Commission non identifiée
- Le délai est trop court, il y a manque de concertation ce qui suscite l’inquiétude des collègues. Quels sont les fondements de la recherche (en psychologie, en pédagogie…) pour l’élaboration de ces programmes ? Quelles sont les sources utilisées ?
- Impossible de mettre en place ces programmes dès septembre. Il ne faut pas s’étonner ensuite que le métier d’enseignant n’attire plus. Cette succession de programmes y contribue.
- Cette réunion est trop courte, trop tardive. Pourquoi consulter les parents alors qu’il n’y a pas eu de consultation, de concertation avec les experts de terrain ?
- Il y a infantilisation des personnels, avec ces programmes orientés sur le contrôle, l’évaluation.
- Quelle place pour les élèves à BEP ?
- Il faut prendre en compte les paramètres sociaux.
- Points positifs : des programmes clairs et structurés, le sens de la fraction dès le CP.
- Mais il était demandé d’alléger les programmes, on voit plutôt des ajouts. Seule suppression notable : celle de 4 verbes irréguliers dans la conjugaison du présent de l’indicatif au cycle 2.
Retour du MENJ
- L’Administration, dans sa réponse, se retranche derrière « les modalités habituelles » pour une consultation de cet ordre. L’administration prendre le temps de l’analyse des retours que lui feront les OS jusqu’au 13mai et une marge de manœuvre existe.
- Il est également « habituel de consulter les familles ». [les représentant·es des fédérations de parents d’élèves, oui, peut-être, mais pas ouvrir la consultation individuelle à tou·tes.]
- Aucun programme n’entame la liberté pédagogique des enseignant·es.
CGT Éduc’action
- Si, la liberté pédagogique est concernée ! Si la liberté pédagogique s’exerce dans le cadre des programmes, ceux-ci posent problèmes parce qu’ils incluent des éléments qui ne relèvent pas des programmes.
Laurent Bergez
Ces programmes garantissent l’égalité des élèves. Les cadres territoriaux [les IEN ?] vont aller dans les écoles voir les directeurs d’école pour leur expliquer l’intention de ce programme. Il n’y a pas de rupture. Ils vont être appréhendables facilement par les enseignants.
IGEN
- Iels insistent sur la nécessaire articulation du vocabulaire avec la syntaxe : c’est une priorité.
- On prépare les élèves de maternelle à la lecture, on n’anticipe pas l’élémentaire. C’était le cadre fixé de réécriture des programmes.

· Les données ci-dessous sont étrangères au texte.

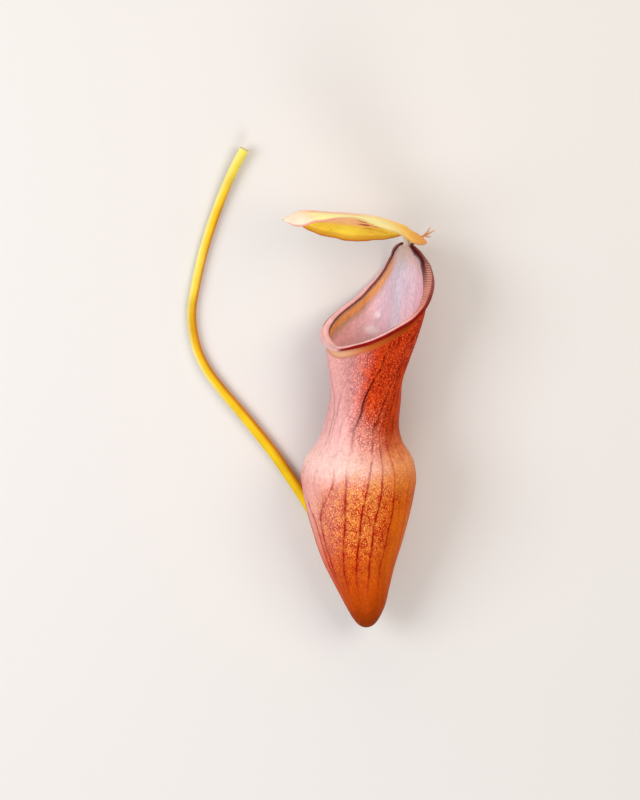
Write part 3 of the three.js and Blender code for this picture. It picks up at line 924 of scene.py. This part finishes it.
stalk_skin, stalk_surface = blank_material("pale_stalk_skin")
stalk_way = add(stalk_skin, "ShaderNodeAttribute", {}, attribute_name="stalk_way").outputs["Fac"]
stalk_place = add(stalk_skin, "ShaderNodeTexCoord", {}).outputs["Object"]
stalk_mottle = add(
    stalk_skin, "ShaderNodeTexNoise",
    {"Vector": stalk_place, "Scale": STALK_MOTTLE, "Detail": 3.0},
).outputs["Fac"]
stalk_middle = add(
    stalk_skin, "ShaderNodeMapRange", {"Value": stalk_way, "From Min": 0.15, "From Max": 0.6}
).outputs["Result"]
stalk_colour = colour("#D6C8CE")
for share, tone in ((stalk_middle, "#DCD2B4"), (stalk_mottle, "#B5A189")):
    stalk_colour = add(
        stalk_skin, "ShaderNodeMix", {0: share, 6: stalk_colour, 7: colour(tone)}, data_type="RGBA"
    ).outputs[2]
fill(stalk_skin, stalk_surface, {
    "Base Color": stalk_colour, "Roughness": 0.5, "Specular IOR Level": 0.2,
})

stalk = make_piece("lid_stalk", settled(stalk_points), stalk_faces, [stalk_skin], stalk_fields)
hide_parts("pitcher_cup")
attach(stalk, "root")

# ---- The rim ----------------------------------------------------------------------------------
# A hard glossy band that grows round the mouth and rolls outward. Fine cross ribs, each with a
# tooth at the inner edge, run over it. It is open at the apex, where the stalk stands.

RIM_END = 170.0  # degrees round from the front to each end
RIM_RIBS = 190
RINGS_PER_RIB = 6
RIM_RIB_RISE = 0.24
RIM_TOOTH = 0.5
RIM_TAPER = 9.0  # degrees over which the band narrows to each end, and its size there
RIM_END_SIZE = 0.55
# The band's section from its inner edge over the crown and round the outer roll: outwards, up.
RIM_SECTION = [
    (-2, -0.35), (-1.75, 0.45), (-0.8, 0.85), (0.4, 0.7), (1.35, 0.15), (1.9, -0.6), (1.98, -1.3),
    (1.42, -1.35), (1.1, -0.8), (0.3, -0.3), (-1.1, -0.1),
]
SECTION_STEPS = 44
RIM_BROADER = 1.3  # millimetres, by the apex on the near side
RIM_NEAR_SMALLER = 0.2  # how much smaller, and how much lower, the band is on the near side
RIM_NEAR_LOWER = 0.5


def mouth_point(angle):
    """The middle line of the rim at an angle round from the front."""
    turn, radius = np.radians(angle), mouth_radius(np.abs(angle))
    return np.stack([radius * np.cos(turn), radius * np.sin(turn), mouth_height(np.abs(angle))], -1)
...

– C’est donc la fin des cycles ?
IGEN mathématiques
- Il est inutile d’imposer des révisions aux élèves qui n’en ont pas besoin, c’est une perte de temps pour eux. Il faut sortir de ces longues semaines de « révisions » au début de chaque année scolaire. Les notions du programme doivent se dérouler.
IGEN français
Pour ce qui est des sources, elles sont indiquées dans les guides déjà publiés ; exemples : J. Ziegler et L. Sprenger-Charolles [Liliane Sprenger-Charolles (FIN) (Exclusif) ; http://www.touteduc.fr/fr/scolaire/id-16360–apprendre-a-lire-la-reponse-de-liliane-sprenger-charolles-au-4-pages-exclusif-] en français [les deux exemples cités sont membres du CSEN avec S. Dehaene à sa tête].
SNUIPP
- De nombreux autres chercheuses et chercheurs ont un regard très critique sur les conclusions de leurs travaux.
- Par ailleurs, quid de la durée du cycle qui laisse à l’élève le temps d’apprendre ?
IGEN français
- La différenciation est insuffisante dans les classes. On refait tout à chaque début d’année, alors que certains élèves ont déjà des acquis. Il faut arrêter.
SNUIPP
- Nous sommes inquiet sur le redoublement, l’invisibilisation des cycles.
- Les directrices et les directeurs n’ont pas vocation à transmettre ce type de justifications.
Administration
- Comme nous vous l’avons déjà dit, il n’y a pas vraiment de changement. On s’appuie sur les guides déjà produits.
CGT Éduc’action
- Si on est dans un continuum, pourquoi une telle urgence ? Commençons par une large concertation, une consultation du terrain, et la mise en place d’une vraie formation.
- Contrairement à ce qui a été dit tout à l’heure, d’autres formes bien plus adaptées de consultation ont déjà été mises en œuvre, pour les programmes de 2002 par exemple.
CFDT
- Le directeur n’est pas un prescripteur pédagogique pour ses collègues.
- Notons qu’en Finlande et en Estonie, qui obtiennent de très bons résultats, il n’existe pas de programme pour l’école maternelle.
Administration
- Ce ne sont pas de bons exemples. Dans ces pays, il n’y a peut-être pas de programme national, mais c’est le maire ou la collectivité qui le fixe. C’est ce que vous voulez ?
- Les OS ont souvent déploré le manque d’harmonisation entre programme et guides. Ce projet corrige ce manque.
- Le calendrier est contraint mais ce qui est mentionné là est déjà appliqué dans de nombreux endroits ; les formations en constellation, les plans lecture et mathématiques ont contribué à répandre ces principes.
UNSA
- Elle déplore le focus sur les fondamentaux. Quid de la transversalité ? Dans ces programmes, tout repose sur l’enseignante alors qu’un enfant apprend aussi par d’autres voies : avec ses pairs…
Administration
- C’est au maitre de piloter sa classe.
Laurent Bergez
- On va clore maintenant [il est presque 11h00]. Pour vos contributions à venir, merci de les porter s’il vous plait directement sur le projet de programme.
SUD
- Quelle garantie avons-nous qu’elles seront prises en compte ?
Administration
- On les lira avec soin et des améliorations sont encore possibles.